= Ari Rappoport =

Ari Rappoport (1962 – June 23, 2025) was a professor of computer science at the Hebrew University of Jerusalem. In the last 15 years of his life, he expanded his research to neuroscience, neurology, and psychiatry, where he developed theories about brain activity, disorders, and diseases.

==Early life and education==
He was born and raised in Jerusalem, the son of Zvi Rappoport, a chemistry professor. He studied in elementary and high school at the Hebrew Gymnasium Rehavia and graduated in 1980. He did his military service in Unit 8200.

From 1985 to 1987 he completed a bachelor's degree in mathematics and computer science at the Hebrew University of Jerusalem. His doctoral dissertation, supervised by Lawrence Rudolph, entitled "Data Structures and Algorithms for Computational Graphics and Geometric Sampling", was done at the Hebrew University of Jerusalem in 1987–1990.

==Career==
In 1991, he joined the faculty of the Hebrew University of Jerusalem's School of Computer Science, and eventually became a full professor.

In 2010, together with doctoral students Oren Tzur and Dmitry Davidov, he developed an algorithm for identifying sarcasm, which was one of the 50 greatest inventions of 2010 according to Time magazine.

===Theory about brain disorders===
In 2025, his book The Science of the Brain: Function, Dysfunction and Disease was published by Elsevier. In the book, Rappoport offered explanations for a number of psychiatric and neurological conditions. In the course of writing the book, Rappoport read nearly 500,000 articles and carefully read 40,000 of them.

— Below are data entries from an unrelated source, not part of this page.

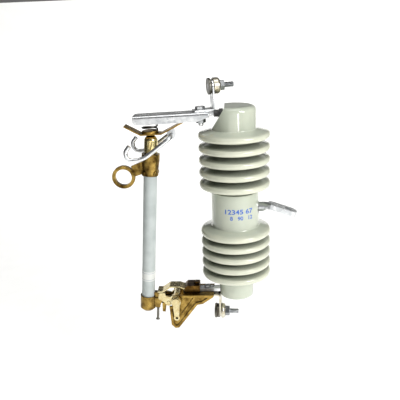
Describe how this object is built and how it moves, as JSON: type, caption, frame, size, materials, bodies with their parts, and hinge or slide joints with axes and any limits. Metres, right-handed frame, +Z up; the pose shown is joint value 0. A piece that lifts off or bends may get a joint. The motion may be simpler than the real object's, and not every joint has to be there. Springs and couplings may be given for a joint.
{
  "type": "fuse cutout",
  "caption": "Open distribution fuse cutout: ribbed porcelain insulator, mounting strap, top contact arm and a swinging fuse tube.",
  "frame": {"origin": "centre of the mounting strap's bolt hole, on the strap's upper face", "axes": "+Z up along the insulator, +X towards the pole, +Y away from the viewer; the fuse tube is on the -X side"},
  "size_m": [0.3483, 0.133, 0.4897],
  "materials": {
    "glaze": "glossy pale grey glaze",
    "cement": "dark rough cement",
    "galvanised": "hot-dip galvanised",
    "tinned": "tin plated",
    "bronze": "cast bronze, browned",
    "brass": "pale plated brass",
    "spring": "dark spring steel",
    "tube": "painted glass fibre",
    "label": "white band"
  },
  "bodies": {
    "insulator_body": {"porcelain_body": "glaze", "upper_cement": "cement", "lower_cement": "cement", "waist_cement": "cement", "upper_pin": "galvanised", "lower_pin": "galvanised", "mounting_strap": "galvanised", "top_channel": "galvanised", "channel_bolt": "galvanised", "channel_nut": "galvanised", "upper_terminal_strap": "galvanised", "upper_clamp_nut": "galvanised", "upper_clamp_stud": "galvanised", "loadbreak_hooks": "galvanised", "hinge_block_bolt": "galvanised", "lower_bolt": "galvanised", "lower_terminal_strap": "galvanised", "lower_clamp_nut": "galvanised", "lower_clamp_stud": "galvanised", "upper_clamp_disc": "tinned", "upper_clamp_cup": "tinned", "lower_clamp_disc": "tinned", "lower_clamp_cup": "tinned", "upper_contact_strip": "bronze", "hinge_casting": "bronze", "hook_saddle": "bronze", "hinge_block": "bronze", "hinge_contact_strap": "brass", "hinge_leaf_pack": "brass", "spring_seat": "brass", "backup_spring": "spring"},
    "trunnion_body": {"trunnion": "brass", "toggle_pin": "brass"},
    "fuse_holder": {"fuse_tube": "tube", "tube_label": "label", "upper_ferrule": "bronze", "contact_cap": "brass", "lower_ferrule": "bronze", "link_stud": "galvanised", "link_nut": "bronze"},
    "ejector": {"ejector_lever": "brass"}
  },
  "joints": [
    {"name": "fuse_holder_swing", "type": "hinge", "parent": "insulator_body", "child": "trunnion_body", "pos_m": [-0.2198, 0, -0.1785], "axis": [0, -1, 0], "range_deg": [0, 90]},
    {"name": "toggle", "type": "hinge", "parent": "trunnion_body", "child": "fuse_holder", "pos_m": [-0.2373, 0, -0.1915], "axis": [0, -1, 0], "range_deg": [0, 30]},
    {"name": "ejector_swing", "type": "hinge", "parent": "trunnion_body", "child": "ejector", "pos_m": [-0.2198, 0, -0.1785], "axis": [0, 1, 0], "range_deg": [0, 45]}
  ]
}
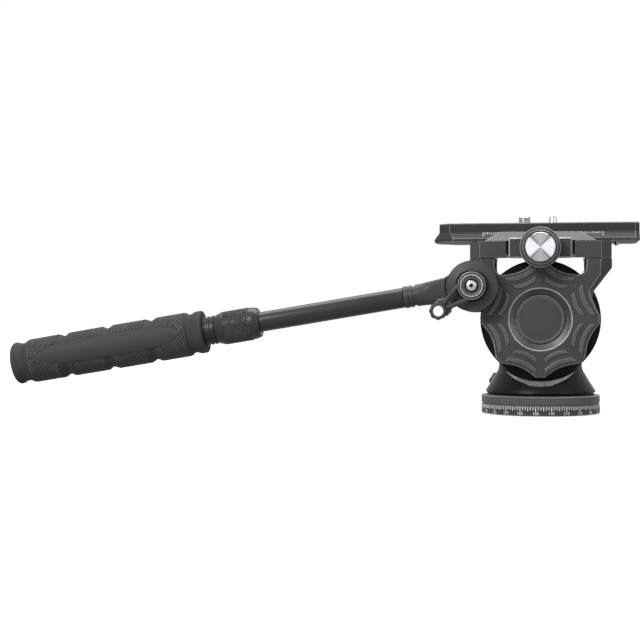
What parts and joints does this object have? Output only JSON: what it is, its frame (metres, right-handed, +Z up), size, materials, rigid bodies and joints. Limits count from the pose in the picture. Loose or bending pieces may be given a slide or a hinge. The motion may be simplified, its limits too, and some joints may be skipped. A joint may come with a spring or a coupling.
{
  "type": "fluid video head",
  "caption": "Fluid pan and tilt video head: round base, drum housing in a web-shaped yoke, clamp with sliding plate and a telescopic pan handle.",
  "frame": {"origin": "centre of the base's underside, on the pan axis, where the tripod's screw goes in", "axes": "+Z up along the pan axis, +X along the plate towards the front of the camera, the pan handle points to -X, the tilt axis is parallel to Y"},
  "size_m": [0.3201, 0.0783, 0.1009],
  "materials": {
    "anodised_black": "satin black anodised aluminium",
    "anodised_grey": "satin dark grey anodised aluminium",
    "steel": "turned steel",
    "spun_disc": "spun bare aluminium",
    "bronze": "sintered bearing bronze",
    "rubber": "matt black rubber",
    "nylon": "moulded nylon"
  },
  "bodies": {
    "base": {"base_plate": "anodised_black", "base_ring": "anodised_black", "thread_bush": "steel"},
    "pan_body": {"pan_bearing": "nylon", "pan_washer": "steel", "pan_nut": "steel", "pan_ring": "anodised_black", "housing": "anodised_black", "near_drum_cover": "anodised_black", "far_drum_cover": "anodised_black", "near_tilt_bearing": "bronze", "far_tilt_bearing": "bronze"},
    "pan_lock": {"pan_lock_screw": "steel", "pan_lock_knob": "anodised_black"},
    "yoke": {"tilt_axle": "steel", "damper_rotor": "steel", "near_cheek": "anodised_black", "far_cheek": "anodised_black", "near_hub_cover": "anodised_grey", "axle_nut": "steel", "tilt_washer": "steel", "handle_stud": "steel", "clamp_body": "anodised_grey", "rear_guide_pin": "steel", "front_guide_pin": "steel", "clamp_bolt_1": "steel", "clamp_bolt_2": "steel", "clamp_bolt_3": "steel", "clamp_bolt_4": "steel"},
    "tilt_lock": {"tilt_lock_knob": "anodised_black"},
    "jaw": {"clamp_jaw": "anodised_grey"},
    "knob": {"clamp_screw": "steel", "clamp_knob": "anodised_grey", "knob_disc": "spun_disc"},
    "plate": {"release_plate": "anodised_grey", "plate_pad": "rubber"},
    "camera_screw": {"camera_screw": "steel"},
    "video_pin": {"video_pin": "steel"},
    "stop_pin": {"stop_pin": "steel"},
    "handle": {"handle_arm": "anodised_black", "handle_tube": "anodised_black"},
    "lever": {"lock_lever": "anodised_black", "lever_cap": "steel"},
    "extension": {"grip_sleeve": "anodised_black", "collet": "nylon", "grip": "rubber"},
    "collar": {"extension_collar": "anodised_black"}
  },
  "joints": [
    {"name": "pan", "type": "hinge", "parent": "base", "child": "pan_body", "pos_m": [0, 0, 0.0054], "axis": [0, 0, 1], "continuous": true},
    {"name": "pan_lock_turn", "type": "hinge", "parent": "pan_body", "child": "pan_lock", "pos_m": [0, 0, 0.0145], "axis": [-0.5736, 0.8192, 0], "range_deg": [0, 180]},
    {"name": "tilt", "type": "hinge", "parent": "pan_body", "child": "yoke", "pos_m": [0, 0, 0.048], "axis": [0, 1, 0], "range_deg": [-55, 80]},
    {"name": "tilt_lock_turn", "type": "hinge", "parent": "yoke", "child": "tilt_lock", "pos_m": [0, 0.03, 0.048], "axis": [0, 1, 0], "range_deg": [0, 180]},
    {"name": "jaw_slide", "type": "slide", "parent": "yoke", "child": "jaw", "axis": [0, -1, 0], "range_m": [0, 0.003]},
    {"name": "knob_turn", "type": "hinge", "parent": "jaw", "child": "knob", "pos_m": [0, -0.03, 0.0833], "axis": [0, -1, 0], "range_deg": [0, 1080]},
    {"name": "plate_slide", "type": "slide", "parent": "yoke", "child": "plate", "axis": [1, 0, 0], "range_m": [-0.0019, 0.03]},
    {"name": "camera_screw_turn", "type": "hinge", "parent": "plate", "child": "camera_screw", "pos_m": [-0.008, 0, 0.0874], "axis": [0, 0, 1], "continuous": true},
    {"name": "video_pin_press", "type": "slide", "parent": "plate", "child": "video_pin", "axis": [0, 0, -1], "range_m": [0, 0.0035], "stiffness_N_per_m": 300, "springref_m": -0.002},
    {"name": "stop_pin_press", "type": "slide", "parent": "plate", "child": "stop_pin", "axis": [0, 0, 1], "range_m": [0, 0.0015], "stiffness_N_per_m": 300, "springref_m": -0.002},
    {"name": "handle_angle", "type": "hinge", "parent": "yoke", "child": "handle", "pos_m": [-0.0333, -0.0313, 0.0645], "axis": [0, 1, 0], "range_deg": [-40, 70]},
    {"name": "lever_turn", "type": "hinge", "parent": "handle", "child": "lever", "pos_m": [-0.0333, -0.038, 0.0645], "axis": [0, -1, 0], "range_deg": [0, 90]},
    {"name": "handle_extend", "type": "slide", "parent": "handle", "child": "extension", "axis": [-0.9863, 0, -0.165], "range_m": [-0.07, 0]},
    {"name": "collar_turn", "type": "hinge", "parent": "extension", "child": "collar", "pos_m": [-0.14011, -0.0313, 0.04662], "axis": [-0.9863, 0, -0.165], "range_deg": [0, 120]}
  ],
  "couplings": [
    {"joint": "knob_turn", "follows": "jaw_slide", "rad_per_m": 6280}
  ]
}
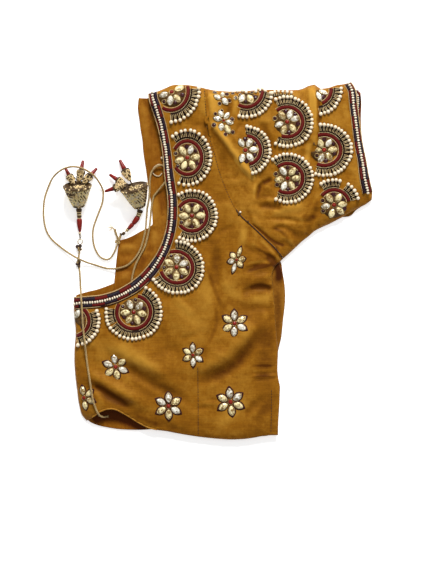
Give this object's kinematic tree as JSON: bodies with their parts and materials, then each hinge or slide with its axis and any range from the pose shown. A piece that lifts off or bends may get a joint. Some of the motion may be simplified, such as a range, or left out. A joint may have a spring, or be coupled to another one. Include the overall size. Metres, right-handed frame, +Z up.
{
  "type": "choli blouse",
  "caption": "Short-sleeved silk blouse with a deep scooped back, folded in half and laid flat, sewn with raised medallions, braid borders, and tie cords with cone tassels.",
  "frame": {"origin": "on the surface it lies on, under the middle of the folded garment's box, cords and tassels left out", "axes": "+X from the centre-back fold towards the sleeve, +Y from the hem to the shoulder, +Z up from the surface"},
  "size_m": [0.3475, 0.376, 0.0284],
  "materials": {
    "silk": "ochre slub silk with a two-tone sheen",
    "silk_inside": "the silk's duller wrong side",
    "hidden_silk": "the front layers inside the fold",
    "braid": "maroon and navy silk blocks beside a row of pearls, between gold cords",
    "medallion_work": "set stones, pearls and gold wire on a stiff ground",
    "stone_flowers": "cream stones in gold rims",
    "cord": "twisted gold thread",
    "beaded_gold": "wrapped gold thread and small beads",
    "red_beads": "red glass drop below gold beads",
    "ring_wire": "bent wire"
  },
  "bodies": {
    "root": {"back_panel": "silk", "cuff_border": "braid", "far_back_half": "silk_inside", "far_cuff_border": "braid", "far_sleeve": "silk", "front_half": "silk_inside", "hidden_layers": "hidden_silk", "left_tassel_bell": "beaded_gold", "left_tassel_bud_1": "beaded_gold", "left_tassel_bud_2": "beaded_gold", "left_tassel_bud_3": "beaded_gold", "left_tassel_ring": "ring_wire", "left_tassel_stem": "red_beads", "neck_border": "braid", "neck_medallion_1": "medallion_work", "neck_medallion_2": "medallion_work", "neck_medallion_3": "medallion_work", "neck_medallion_4": "medallion_work", "neck_medallion_5": "medallion_work", "neck_medallion_6": "medallion_work", "right_tassel_bell": "beaded_gold", "right_tassel_bud_1": "beaded_gold", "right_tassel_bud_2": "beaded_gold", "right_tassel_bud_3": "beaded_gold", "right_tassel_stem": "red_beads", "sleeve": "silk", "sleeve_medallion_1": "medallion_work", "sleeve_medallion_2": "medallion_work", "sleeve_medallion_3": "medallion_work", "sleeve_medallion_4": "medallion_work", "sleeve_medallion_5": "medallion_work", "sleeve_medallion_6": "medallion_work", "sleeve_medallion_7": "medallion_work", "sprig_1": "stone_flowers", "sprig_2": "stone_flowers", "sprig_3": "stone_flowers", "sprig_4": "stone_flowers", "sprig_5": "stone_flowers", "sprig_6": "stone_flowers", "sprig_7": "stone_flowers", "sprig_8": "stone_flowers", "sprig_9": "stone_flowers", "tie_cord_hem": "cord", "tie_cord_long": "cord", "tie_cord_short": "cord"}
  },
  "joints": []
}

His work was recognized by Nobel Laureate Roger Kornberg, who described Rappoport's work as bringing "exceptional insight and analytical ability to the entirety of brain science, and derived unprecedented understanding and predictive power, as well as detailed treatment proposals."

==Personal life==
Rappoport was married twice, and was the father of five children. He died on June 23, 2025, after a battle with small cell lung cancer despite being a non-smoker.